Records for this exercise

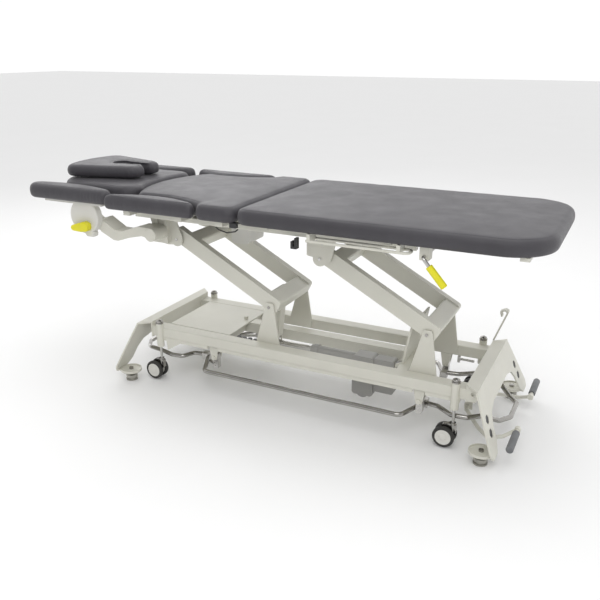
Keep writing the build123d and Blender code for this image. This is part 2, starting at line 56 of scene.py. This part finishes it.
# ---- shader helpers ----------------------------------------------------------------------
class Shader:
    """A Principled material built from named nodes."""

    def __init__(self, name, color, rough, metal=0.0, **more):
        self.mat = bpy.data.materials.new(name)
        self.mat.use_nodes = True
        self.nodes, self.links = self.mat.node_tree.nodes, self.mat.node_tree.links
        self.bsdf = self.nodes["Principled BSDF"]
        self.set("Base Color", (*color, 1.0))
        self.set("Roughness", rough)
        self.set("Metallic", metal)
        for key, value in more.items():
            self.set(key.replace("_", " "), value)
        self.coords = self.add("ShaderNodeTexCoord").outputs["Object"]

    def set(self, socket, value):
        self.bsdf.inputs[socket].default_value = value

    def add(self, kind, inputs=None, **props):
        node = self.nodes.new(kind)
        for key, value in props.items():
            setattr(node, key, value)
        for key, value in (inputs or {}).items():
            if isinstance(value, bpy.types.NodeSocket):
                self.links.new(value, node.inputs[key])
            else:
                node.inputs[key].default_value = value
        return node

    def noise(self, scale, detail=3.0, rough=0.5, stretch=None):
        vector = self.coords
        if stretch:
            vector = self.add("ShaderNodeMapping", {"Vector": vector, "Scale": stretch}).outputs[0]
        return self.add("ShaderNodeTexNoise", {"Vector": vector, "Scale": scale, "Detail": detail,
                                               "Roughness": rough}).outputs["Fac"]

    def cells(self, scale, feature="F1"):
        return self.add("ShaderNodeTexVoronoi", {"Vector": self.coords, "Scale": scale},
                        feature=feature).outputs["Distance"]

    def remap(self, value, low, high, a=0.0, b=1.0):
        return self.add("ShaderNodeMapRange", {"Value": value, "From Min": low, "From Max": high,
                                               "To Min": a, "To Max": b}).outputs[0]

    def mix(self, factor, a, b):
        node = self.add("ShaderNodeMix", data_type="RGBA")
        self.links.new(factor, node.inputs[0])
        for index, value in ((6, a), (7, b)):
            if isinstance(value, bpy.types.NodeSocket):
                self.links.new(value, node.inputs[index])
            else:
                node.inputs[index].default_value = (*value, 1.0)
        return node.outputs[2]

    def drive(self, socket, value):
        self.links.new(value, self.bsdf.inputs[socket])

    def bump(self, height, distance, strength=1.0, after=None):
        inputs = {"Height": height, "Distance": distance, "Strength": strength}
        if after is not None:
            inputs["Normal"] = after
        normal = self.add("ShaderNodeBump", inputs).outputs[0]
        self.links.new(normal, self.bsdf.inputs["Normal"])
        return normal


def powder_coat(name, color, rough=0.42):
    """Paint or moulded plastic: faint mottling, orange peel and a little grime in patches."""
    s = Shader(name, color, rough, Coat_Weight=0.08, Coat_Roughness=0.3)
    patches = s.remap(s.noise(7.0, 5.0), 0.35, 0.7)
    s.drive("Base Color", s.mix(patches, color, tuple(c * 0.955 for c in color)))
    s.drive("Roughness", s.remap(s.noise(24.0, 4.0), 0.3, 0.7, rough - 0.05, rough + 0.07))
    s.bump(s.noise(900.0, 2.0), 0.00010, 0.5)
    return s.mat


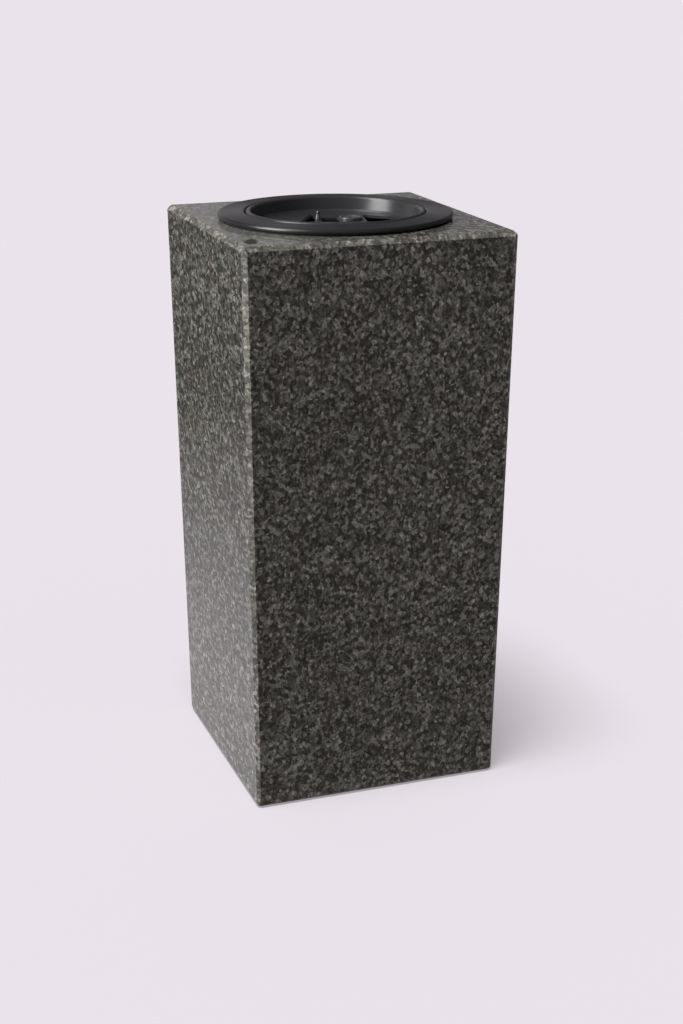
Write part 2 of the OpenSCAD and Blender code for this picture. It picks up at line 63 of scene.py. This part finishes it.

Problem to work on
Please restate only the opening stretch of the records above: every line from the first through the one containing "Principled material built", exactly as written.

Complete response
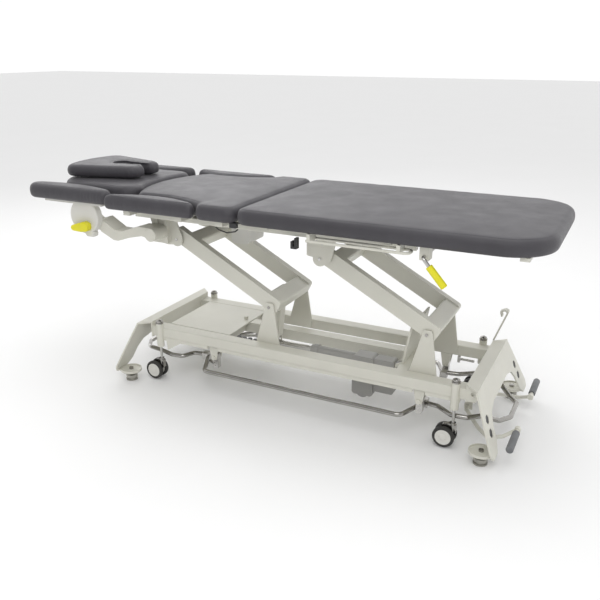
Keep writing the build123d and Blender code for this image. This is part 2, starting at line 56 of scene.py. This part finishes it.
# ---- shader helpers ----------------------------------------------------------------------
class Shader:
    """A Principled material built from named nodes."""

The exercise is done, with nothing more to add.